Ever since I was a child, growing up in the soul-crushing, metastasizing suburbs of America, I have had a deep connection to the shrinking natural world and an interest in exploring how humans can live more harmoniously within it. I earned a Master’s Degree in Natural Resource Policy from the University of Michigan and worked for several years as a media specialist with the Sierra Club before deciding I wanted to be a journalist. In the early 1990s, I became an editor/writer at High Country News, a non-profit journalism enterprise based in rural Colorado that covers the million-square-mile American West in all of its beautiful, ugly, contentious glory. From 2002-2021, I was the publisher and executive director, overseeing a staff of 28 that produced in-depth, contextual journalism for print and digital readers that promotes frank civic dialogue on the many environmental, cultural and political challenges facing our region. I was also busy helping raise two children. Since retiring in Paonia at the end of 2021, I have turned my creative energies toward writing and performing music, photography, hiking and rock collecting on the public lands, swimming and deepening friendships.
David McCumber, executive editor of The Arizona Daily Star, is an award-winning journalist and author. This is his third tour with the Star. In 1984, he was a finalist for a Pulitzer Prize with two other Star staffers for a report about deficiencies at the Tucson defense plant then operated by the Hughes Aircraft Company. He also helped to direct the Star’s Pulitzer-winning investigation of the University of Arizona football program in 1980.
In subsequent years, he worked at the San Francisco Examiner as Sunday editor, city editor and assistant managing editor; at the Santa Barbara News-Press, as editor; at the Seattle Post-Intelligencer, as newsroom leader for the last eight years of the P-I’s print life; as editor of a group of Hearst daily newspapers in Connecticut; and as Hearst’s Washington, D.C. bureau chief.
He went to work for Lee Enterprises in 2015 as editor of the Montana Standard in Butte, Montana, and later directed Lee’s news operations in five newspapers across the state. He then served as Lee’s Director of Local News for the west, overseeing news operations at 27 newspapers in 13 states, before returning to Tucson in 2023 as the Star’s news leader.
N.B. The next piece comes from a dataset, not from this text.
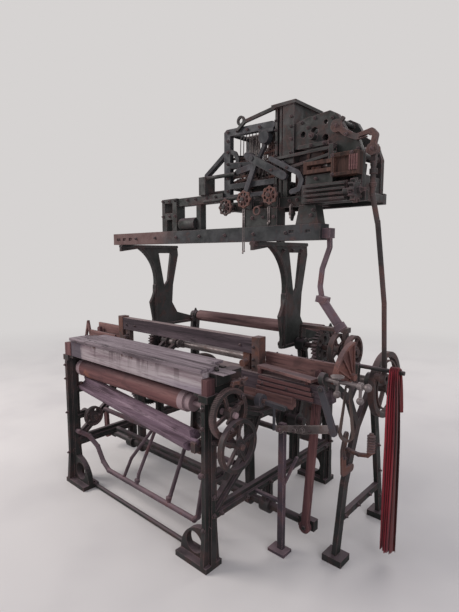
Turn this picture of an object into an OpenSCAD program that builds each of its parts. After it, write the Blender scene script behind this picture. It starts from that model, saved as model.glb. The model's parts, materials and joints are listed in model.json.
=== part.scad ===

McCumber was the founding editor and publisher of Big Sky Journal magazine in Montana, which still thrives today 31 years after its founding. He was also editor of Montana Magazine as a part of his duties with Lee.
McCumber has authored three books “X-Rated: A story of Sex, Money and Death” (Simon & Schuster); “Playing off the Rail: A Pool Hustler’s Journey” (Random House) and “The Cowboy Way: Seasons of a Montana Ranch” (Avon Books). With Andrew Schneider, he co-authored a fourth, “An Air That Kills: How the Asbestos Poisoning of Libby, Montana Uncovered a National Scandal” (Putnam).
McCumber lives in Tucson with his wife, Sarah Greene.
Florence Williams is a journalist, author, and podcaster. A former staff writer and current board member of High Country News, her most recent book, The Nature Fix, was an Audible bestseller and was named a top summer read by J.P Morgan. She is a contributing editor at Outside Magazine and a freelance writer for the New York Times, New York Times Magazine, National Geographic, The New York Review of Books, Slate, Mother Jones and numerous other publications. She is also the writer and host of two Gracie-Award-winning Audible Original series, Breasts Unbound and The Three-Day Effect, as well as Outside Magazine’s Double-X Factor podcast. A fellow at the Center for Humans and Nature and a visiting scholar at George Washington University, her work focuses on the environment, health and science. Twitter: @flowill
Elizabeth Hightower Allen
Elizabeth recently wrapped up 20-plus years as features editor at Outside Magazine, where she wrote the magazine’s Code Green and Natural Intelligence environmental columns and assigned many stories on Western water issues, public lands, and nature and human health. She’s now a contributing editor for the magazine as well as a freelance book and magazine editor. She lives in Santa Fe, New Mexico, with her husband, daughter, dogs, and cat. twitter/instagram: @ehightowerallen
Steve Mandell was a steelworker (U.S. Steel, South Works, Chicago) and a long-time alternative media freak (The Chicago Seed, Radio Free Chicago, and High Country News). He also has advertising and marketing experience on both the agency and corporate sides, including a dozen years as a consumer research manager and director for Fortune 500 companies. He divides time between Montrose, Colorado and Chicago, Illinois.